Researchers have discovered that females that have multiple sexual partners can be more fertile than those that are monogamous and, very surprisingly, that this is the result of an “overproduction” of sons.
The study – still only published as a provisional article but already one of the most accessed in BCM Evolutionary Biology – helps to explain a puzzle that has been haunting evolutionary biologist for decades: why during a mating season so many females chase multiple sexual partners when one is enough to fertilize all her eggs and to do it is costly and dangerous.
The finding that multiple mating allows females to have more descendants (and to manipulate offspring gender to their advantage) could be why. After all, in evolution, success is about passing one’s genes to future generations.
The study is a collaboration between the University of Aveiro in Portugal, the University of St Andrews, Scotland and James Cook University in Australia
In the last decades scientists have discovered that multiple mating is everywhere, even among those species once seen as the epitome of monogamy, like swans and penguins.
And also that both males and females are out there chasing multiple partners. While this makes sense to males – since the more they mate the more descendants they have to carry their genes – with females the situation is different. Not only they have a limited number of eggs per breeding cycle (so a limited number of babies) that one partner usually is capable of fertilizing, but the practice is also particularly dangerous to females. Still, more and more cases of species where females actively pursue polyandry (female multiple mating) are being discovered. So why is this?
Since everything in nature is about costs and advantages, a behaviour, such as polyandry, will only be pursued by females if its benefits outweigh its costs. Ultimately, this means that it has to improve the female’s fitness (capability to pass its genes to future generations).
There are two types of possible benefits that can do this: direct (when the female is directly benefited, for example with increased fecundity or longevity) or indirect (when is the next generation that gets the advantages by becoming for example more attractive or stronger, all characteristics that improve their chances to reproduce). If one or both types are enough to compensate the costs of polyandry to females, then it could be explained why the practice persists.
And in fact, several cases of female-initiated polyandry with indirect benefits (so leading to “improved” offsprings) have already been discovered, and even suggested that they could be enough to offset polyandry costs.
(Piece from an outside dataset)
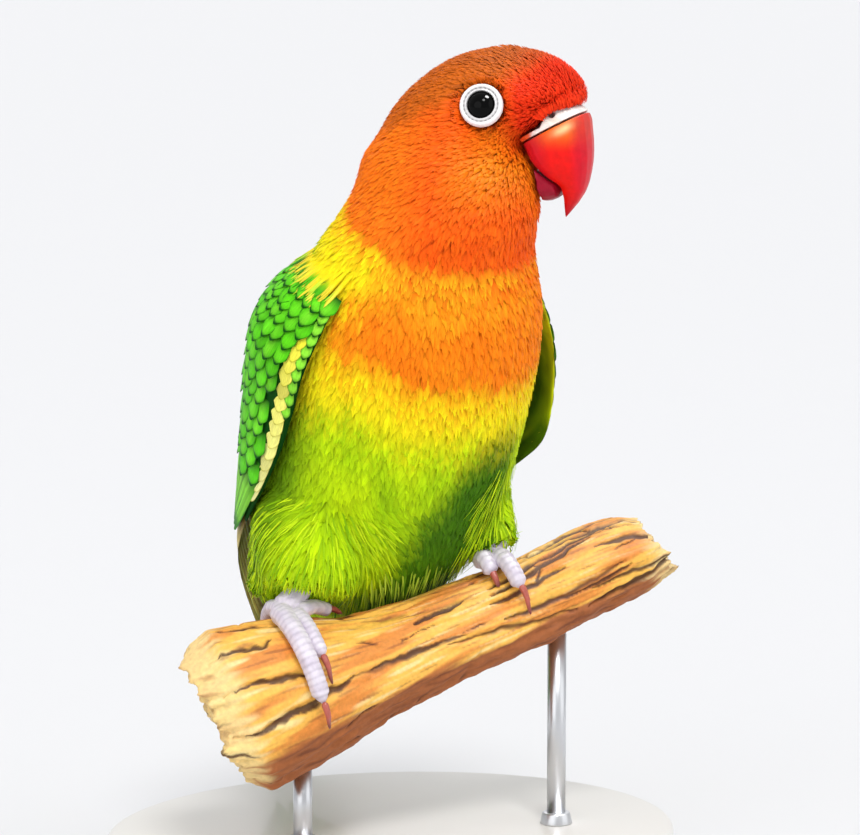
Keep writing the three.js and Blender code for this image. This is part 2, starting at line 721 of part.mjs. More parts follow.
const upperWhole = billForm(bill, 0, 18, 16).subtract(bodyGrown);
const cereCutAxis = inHead(-cereEdge.rise, 0, 1).sub(headMiddle);
const cereCut = thinCut(inHead(cereEdge.forward, 0, cereEdge.up), cereCutAxis);
const [upperBill, cere] = upperWhole
  .subtract(cereCut)
  .decompose()
  .sort((a, b) => b.volume() - a.volume());
place("bill_upper", upperBill, redHorn);
place("cere", cere.subtract(nostrilHole(1)).subtract(nostrilHole(-1)), bareSkin);
const lowerWhole = billForm(lowerBill, 0, 14, 10);
place("bill_lower", lowerWhole.subtract(bodyGrown).subtract(billForm(bill, gap, 18, 16)), redHorn);

for (const { name, side } of sides) {
  place(`eye_${name}`, eyeBall(side, 0), eyeBlack);
  place(`eye_ring_${name}`, ringForm(side, 0).subtract(eyeBall(side, gap)), bareSkin);
}

const footGrown = {};
for (const leg of legs) {
  footGrown[leg.name] = footForm(leg, gap);
  const thigh = thighForm(leg, 0).subtract(bodyGrown).subtract(branchGrown);
  place(`thigh_${leg.name}`, thigh.subtract(footGrown[leg.name]), greenPlumage);
  place(`foot_${leg.name}`, footForm(leg, 0).subtract(branchGrown).subtract(bodyGrown), greySkin);
  toes[leg.name].forEach((toe, i) => {
    const free = clawForm(leg, toe).subtract(footGrown[leg.name]).subtract(branchGrown);
    const shape = free.subtract(bodyGrown).subtract(thighForm(leg, gap));
    place(`claw_${leg.name}_${i + 1}`, shape, clawHorn);
  });
}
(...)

But so far this remains to be proved.
In order to test this Miguel Barbosa from University of Aveiro, Anne E Magurran and Maria Dornelas from University of St Andrews and Sean Connolly and Mizue Hisano from James Cook University developed an approach that tracked the fate of the offspring across to two generations (since the number of “grand-offspring” to achieve maturity is a good measure of fitness), which, importantly, allowed to distinguish between direct and indirect benefits (a problem in previous works) to help clarify which ones are relevant to the females.